Ce nouvel arrêt s’inscrit donc dans une série de rebondissements relatifs aux transferts transatlantiques. L’enjeu fondamental est celui du caractère adéquat des garanties prévues à l’étranger, et donc du degré d’exigence que l’Union européenne doit avoir vis à vis des États vers lesquels des données sont transféfées.Or, sur ce point, le raisonnement suivi par le Tribunal de l’Union contraste très nettement avec les arrêts rendus par la Cour de justice de l’Union dans les affaires Schrems I et II. Dans l’arrêt Schrems II, la Cour avait insisté sur le fait que le “pays tiers devrait offrir des garanties pour assurer un niveau adéquat de protection essentiellement équivalent à celui qui est garanti dans l’Union”, tout en utilisant d’ailleurs indistinctement les termes d’équivalence essentielle et d’équivalence substantielle. Seule cette dernière expression -équivalent substantielle- est reprise par le Tribunal, tout en lui donnant une portée qui semble affaiblie.
Dans son appréciation du caractère adéquat du droit américain, le Tribunal parait en effet moins exigeant que la Cour de justice. Cette dernière a initié, ces dernières années, un mouvement jurisprudentiel particulièrement exigeant en matière de protection des données à caractère personnel, suscitant d’ailleurs de nombreuses tensions avec les États membres, lesquels peinent eux-mêmes à respecter les exigences de la Cour de justice. Alors que les arrêts Schrems I et II s’inscrivaient parfaitement dans cette lignée, l’arrêt du Tribunal semble proposer une autre orientation, peut être plus favorable aux enjeux de sécurité nationale. En tout cas, dans son analyse des conditions à respecter pour conclure qu’un droit étranger est adéquat, le Tribunal s’inspire essentiellement de l’affaire Big Brother c. Royaume Uni de la CEDH. Au contraire, les grandes décisions de la CJUE –on pense notamment à l’affaire La Quadrature du Net I– traitant des activités des services de renseignement ne sont pas jugées pertinentes par le Tribunal. Ces dernières étaient particulièrement exigeantes, là où la CEDH reconnait certaines marges d’appréciation aux États du fait notamment du caractère très sensibles des questions de renseignement et de sécurité nationale.

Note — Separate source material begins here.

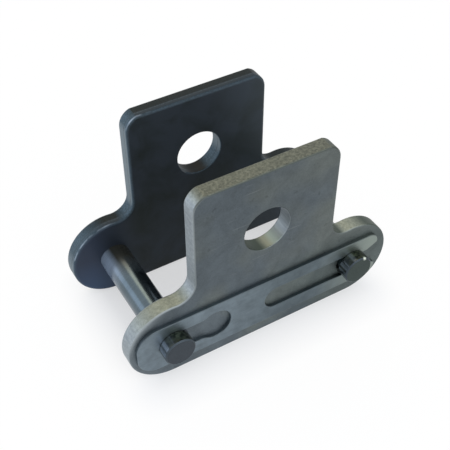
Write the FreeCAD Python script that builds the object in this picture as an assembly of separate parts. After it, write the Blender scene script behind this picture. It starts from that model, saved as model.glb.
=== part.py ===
import FreeCAD, Part
import math
import os

# Connecting link of a double-pitch conveyor roller chain with upright attachments.
# Two pins are riveted into the rear plate. The front plate slips over them, and a flat spring
# clip sits in a groove of each pin and keeps the front plate on. The tab of each plate has one
# bolt hole.
#
# Frame: X runs along the chain, Y from the front plate to the rear plate, Z up. The link stands
# on the straight lower edges of its plates at Z = 0. The origin is the centre of its footprint.
# All sizes are in millimetres.

# Chain sizes
PITCH = 38.1
PIN_DIAMETER = 5.94
PLATE_THICKNESS = 3.2
PLATE_HEIGHT = 16.9
PLATE_GAP = 20.4

# Attachment tabs
TAB_WIDTH = 28.4
TAB_TOP_ABOVE_PINS = 30.6
TAB_CORNER_RADIUS = 3.2
TAB_CORNER_CREASE = 18.0
TAB_ROOT_RADIUS = 3.5
BOLT_HOLE_DIAMETER = 9.1
BOLT_HOLE_ABOVE_PINS = 17.75

# Rounded edges of the stamped plates. The rear plate is softer along its inner face.
PLATE_EDGE_RADIUS = 0.4
REAR_INNER_EDGE_RADIUS = 0.6
BOLT_HOLE_EDGE_RADIUS = 0.25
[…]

Quels sont les prochains développements ?
S’agissant d’un arrêt du Tribunal, il est probable que la Cour soit saisie d’un pourvoi. Supposons toutefois que la Cour valide la décision d’adéquation existante. Une autre question, fondamentale, se poserait immanquablement. Le Tribunal ne tient en effet pas compte des développements récents en droit américain, notamment depuis le retour du Président Donald Trump. Or les garanties applicables en droit américain, mises en avant par le Tribunal, apparaissent pour certaines d’ores et déjà fragilisées. Prenons un exemple : le Privacy and Civil Liberties Oversight Board (PCLOB). Le rôle de ce comité est fondamental, notamment parce qu’il intervient dans la nomination des membres de la Data Protection Review Court, dont l’indépendance et l’impartialité sont longuement développées dans l’arrêt du Tribunal. Pourtant, le président Donald Trump a mis fin aux mandats de plusieurs membres du PCLOB, empêchant ce dernier de fonctionner. L’effet que cela pourrait avoir sur les transferts transatlantiques a déjà fait l’objet d’interrogations au Parlement européen, et aux Etats-Unis. La saga autour des transferts transatlantiques de données pourrait ainsi, malgré l’arrêt du Tribunal, faire l’objet de nouveaux rebondissements.